Let us then hear some excerpts of Vivekananda’s lecture titled “Is Vedanta the Future Religion?” delivered in San Francisco on 8 April 1900: “Those of you who are students of Vedanta – by Vedanta is always meant the Upanishads – know that this is the only religion that does not cling to any person. Not one man or woman has ever become the object of worship among the Vedantins. It cannot be. A man is no more worthy of worship than any bird, any worm. We all are brothers. The difference is only in degree… No book, no man to worship, nothing… It is the democratic God that Vedanta teaches… You are all Gods, says Vedanta. This makes Vedanta very difficult. It does not teach the old idea of God at all. In place of that God who sat above the clouds and managed the affairs of the world without asking our permission, who created us out of nothing just because He liked it and made us undergo all this misery just because He liked it, Vedanta teaches that God is in everyone, has become everyone and everything. His majesty the king has gone from this country (America the democratic country); the Kingdom of Heaven went from Vedanta hundreds of years ago” (The Complete Works of Swami Vivekananda, Vol 8)

Then he goes ahead and asks: “Why are people so afraid?” This is a very valid question. It is fear that has driven humanity to everything that goes against love and compassion. Fear which arises out of helplessness and dependence. Fear of the future. Fear of the mystery that existence seems to be. Fear of being dominated. Fear of loss. Fear of so many uncertainties all around.

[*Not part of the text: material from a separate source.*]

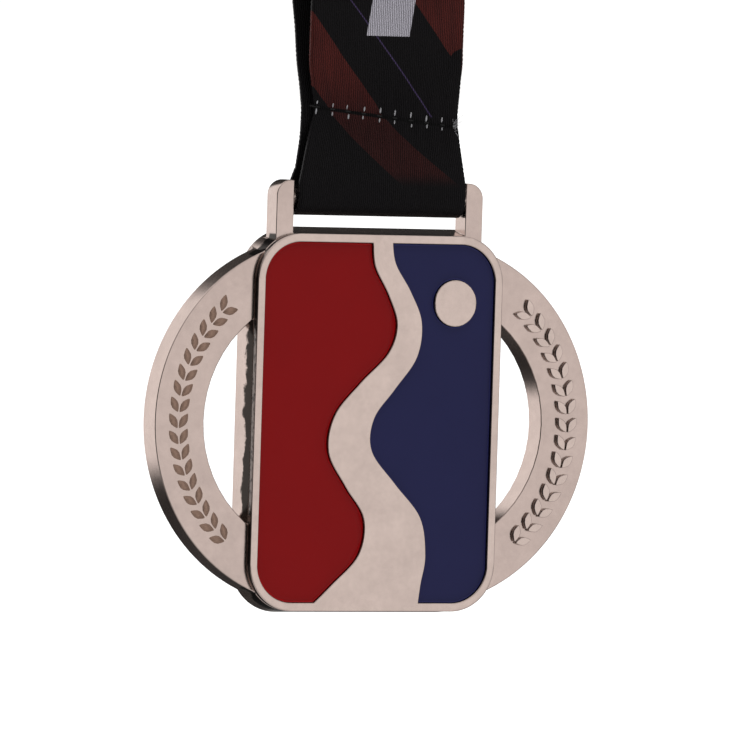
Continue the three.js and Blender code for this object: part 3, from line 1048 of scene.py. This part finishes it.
class MEDAL_OT_stitches(bpy.types.Operator):
    """Sews the row of stitches that closes the ribbon's loop, with painted glint flecks beside its stitches
    and its loose fibre ends
    """

    bl_idname = "medal.stitches"
    bl_label = "Seam stitches"

    def execute(self, context):
        sizes = context.scene.medal_ribbon
        path = RibbonPath(sizes)
        chance = random.Random(11)
        threads = bmesh.new()
        glints_and_fibres = bmesh.new()
        for i in range(sizes.stitches):
            x = (i - (sizes.stitches - 1) / 2) * sizes.stitch_pitch - 0.1 * MM
            for side in (-1, 1):
                place = self.on_strap(path, sizes, x, 0.0, side)
                self.bead(threads, place, 1.1 * MM, 0.1 * MM, 0.17 * MM)
            # painted glints: off-white flecks above and below each stitch stand in for the glints at its
            # holes
            for rise in (-1, 1):
                off = rise * chance.uniform(0.55, 0.75) * MM
                place = self.on_strap(path, sizes, x + chance.uniform(-0.15, 0.15) * MM, off, -1)
                tall = chance.uniform(0.28, 0.45) * MM
                self.bead(glints_and_fibres, place, chance.uniform(0.1, 0.16) * MM, 0.07 * MM, tall)
        self.tuft(glints_and_fibres, path, sizes, chance)
        self.fray(threads, chance)
        thread = thread_material("Sewing thread", (0.004, 0.0035, 0.004), 0.75)
        white = thread_material("Glint flecks and bare fibre", (0.55, 0.55, 0.58), 0.6)
        add_piece("seam_stitches", threads, thread, "ribbon", "thread", "seam_thread")
        add_piece("seam_glints_and_fibres", glints_and_fibres, white, "ribbon", "thread")
        return {"FINISHED"}

    def on_strap(self, path, sizes, x, off_seam, side):
        """A frame on the strap's outer face, at a place across and a height off the seam."""
        height = sizes.seam_height - sizes.seam_slope * x + off_seam
        y = side * path.depth(height, HANK_LOW.z - BAR.z, 0.0)
        middle, half = path.gather(height, side < 0)
        share = ((x - middle) / half + 1) / 2
        spot = path.place(share, y, BAR.z + height)
        spot.y += side * sizes.thickness * 0.45
        return Matrix.Translation(spot) @ Matrix.Rotation(math.atan(sizes.seam_slope), 4, "Y")

    def bead(self, bm, place, half_length, half_depth, half_height):
        """A short rounded bead lying along X: a length of thread, and also each painted glint fleck."""
        made = bmesh.ops.create_uvsphere(bm, u_segments=10, v_segments=6, radius=1.0)
        lie = Matrix.Diagonal((half_length, half_depth, half_height, 1.0))
        bmesh.ops.transform(
            bm, matrix=place @ lie @ Matrix.Rotation(math.pi / 2, 4, "Y"), verts=made["verts"]
        )

    def tuft(self, bm, path, sizes, chance):
        """Cut thread ends standing out at the right end of the seam."""
        start = self.on_strap(path, sizes, 11.3 * MM, 0.0, -1).translation
        for i in range(26):
            rise = chance.uniform(-1.3, 1.3) * MM
            base = start + Vector((chance.uniform(-0.25, 0.2) * MM, 0.0, rise * 0.7))
            aside, out, up = chance.uniform(-0.2, 0.9), chance.uniform(-0.7, 0.1), chance.uniform(-0.9, 0.9)
            reach = Vector((aside, out, up)).normalized() * chance.uniform(0.5, 1.1) * MM
            self.strand(bm, base, reach, 0.05 * MM, chance)

    def fray(self, bm, chance):
        """Black thread ends at the ribbon's left edge beside the bar."""
        for i in range(14):
            height = chance.uniform(-1.9, 0.6) * MM
            base = Vector((LOOP_LOW.x + 0.1 * MM, LOOP_LOW.y + 0.5 * MM, BAR.z + height))
            aside, out, up = chance.uniform(-0.6, -0.1), chance.uniform(-0.5, 0.3), chance.uniform(-0.7, 0.5)
            reach = Vector((aside, out, up)).normalized() * chance.uniform(0.3, 0.6) * MM
            self.strand(bm, base, reach, 0.06 * MM, chance)

    def strand(self, bm, base, reach, radius, chance):
        """A thin curved thread from its base to its loose end."""
        steps = 8
        sides = 5
        curl = Vector([chance.uniform(-1, 1) for _ in range(3)]).cross(reach)
        across = reach.orthogonal().normalized()
        beside = reach.normalized().cross(across)
        made = bmesh.ops.create_grid(bm, x_segments=sides, y_segments=steps, size=1.0)
        for vertex in made["verts"]:
            turn = math.pi * (vertex.co.x + 1)
            share = (vertex.co.y + 1) / 2
            bent = base + reach * share + curl * share * share * 0.9
            thin = radius * (1 - 0.6 * share)
            vertex.co = bent + (across * math.cos(turn) + beside * math.sin(turn)) * thin
        bmesh.ops.remove_doubles(bm, verts=made["verts"], dist=0.0005 * MM)


class MEDAL_OT_hank_tie(bpy.types.Operator):
    """Wraps the tie round the middle of the folded ribbon"""

    bl_idname = "medal.hank_tie"
    bl_label = "Hank tie"

    def execute(self, context):
        bm = casting("hank_tie", 0.25 * MM, 3)
        middle = (TIE_LOW + TIE_HIGH) / 2
        for vertex in bm.verts:
            vertex.co.y = middle.y + (vertex.co.y - middle.y) * 0.8
        piece = add_piece("hank_band", bm, band_material(), "ribbon", "black_ribbon", "hank_tie")
        even_shading(piece)
        return {"FINISHED"}


def band_material():
    """Plain woven elastic, ribbed round the band."""
    material, tree, shader = new_material("Woven elastic")
    place = tree.add("ShaderNodeTexCoord").outputs["Object"]
    parts = tree.add("ShaderNodeSeparateXYZ")
    tree.put(parts.inputs[0], place)
    ribs = tree.math("SINE", tree.math("MULTIPLY", parts.outputs["Z"], 2 * math.pi / (0.55 * MM)))
    mottle = tree.noise(place, 1800.0, 3.0)
    base = bpy.context.scene.medal_colours.ribbon
    tinted = tree.mix(mottle, [c * 1.2 for c in base], [c * 2.4 for c in base])
    tree.put(shader.inputs["Base Color"], tinted)
    shader.inputs["Roughness"].default_value = 0.7
    tree.put(shader.inputs["Normal"], tree.bump(ribs, 0.08 * MM, 0.6))
    return material


# ---- Add-on --------------------------------------------------------------------------------


class MEDAL_PT_panel(bpy.types.Panel):
    """Lists the medal's pieces and their sizes"""

    bl_idname = "MEDAL_PT_panel"
    bl_label = "Finisher medal"
    bl_space_type = "VIEW_3D"
    bl_region_type = "UI"
    bl_category = "Medal"

    def draw(self, context):
        for operator in OPERATORS:
            self.layout.operator(operator.bl_idname)
        for name, group in GROUPS.items():
            box = self.layout.box()
            for prop in group.__annotations__:
                box.prop(getattr(context.scene, name), prop)


GROUPS = {
    "medal_casting": CastingSizes,
    "medal_ribbon": RibbonSizes,
    "medal_colours": FinishColours,
    "medal_stage": StageSizes,
}
OPERATORS = (
    MEDAL_OT_stage,
    MEDAL_OT_ring_casting,
    MEDAL_OT_front_plaque,
    MEDAL_OT_enamels,
    MEDAL_OT_sprigs,
    MEDAL_OT_ribbon,
    MEDAL_OT_stitches,
    MEDAL_OT_hank_tie,
)


def register():
    for group in (*GROUPS.values(), *OPERATORS, MEDAL_PT_panel):
        bpy.utils.register_class(group)
    for name, group in GROUPS.items():
        setattr(bpy.types.Scene, name, PointerProperty(type=group))


def unregister():
    for name in GROUPS:
        delattr(bpy.types.Scene, name)
    for group in (MEDAL_PT_panel, *reversed(OPERATORS), *GROUPS.values()):
        bpy.utils.unregister_class(group)


def main():
    register()
    bpy.ops.medal.stage()
    bpy.ops.medal.ring_casting()
    bpy.ops.medal.front_plaque()
    bpy.ops.medal.enamels()
    bpy.ops.medal.sprigs()
    bpy.ops.medal.ribbon()
    bpy.ops.medal.stitches()
    bpy.ops.medal.hank_tie()


if __name__ == "__main__":
    main()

But why is man so helpless? The answer is found in Vedantic philosophy, and explains Vivekananda thus: “The answer is that they (people) have made themselves helpless and dependent on others. We are so lazy, we do not want to do anything for ourselves. We want a Personal God, a saviour or a prophet to do everything for us… All this running after help is foolishness.”

And then he throws light on the ultimate in Vedanta: “Worship everything as God – every form is his temple. All else is delusion (emphasis added). Always look within, not without. Such is the God that Vedanta teaches, and such is His worship. Naturally there is no sect, no creed, no caste in Vedanta (emphasis added). How can this religion be the national religion of India?”

These are pearls of wisdom that bring to the fore what India as the spiritual capital of the world has to offer to every single human being crying for strength and hope in a world trapped in a deepening quagmire of hate and violence due mainly to man’s indulgence in divisions – especially brought about by religion detached from spirituality – and perpetuation of a political discourse in the name of My God and Your God that cannot converge because politics, and the violence it helps sustain, must define our courses of action based on total ignorance and inability to rise above such cataclysmic divisions despite such richness as Vedanta that is our unique spiritual gift to the whole of humanity.

It is in this context of the reality of India as an ancient land that gave birth to such an ennobling and empowering religion as Vedanta – here the word religion is used in the strictly spiritual sense – that both the RSS and the BJP need to tread a radically different thought and action trajectory beyond the idea of religion per se (Hinduism) as a mere, and futile, political instrument (Hindutva) to arrive at what can indeed be India’s national religion, Vedanta. This is one being a true Hindu. And India is in dire need of such proud Hindus.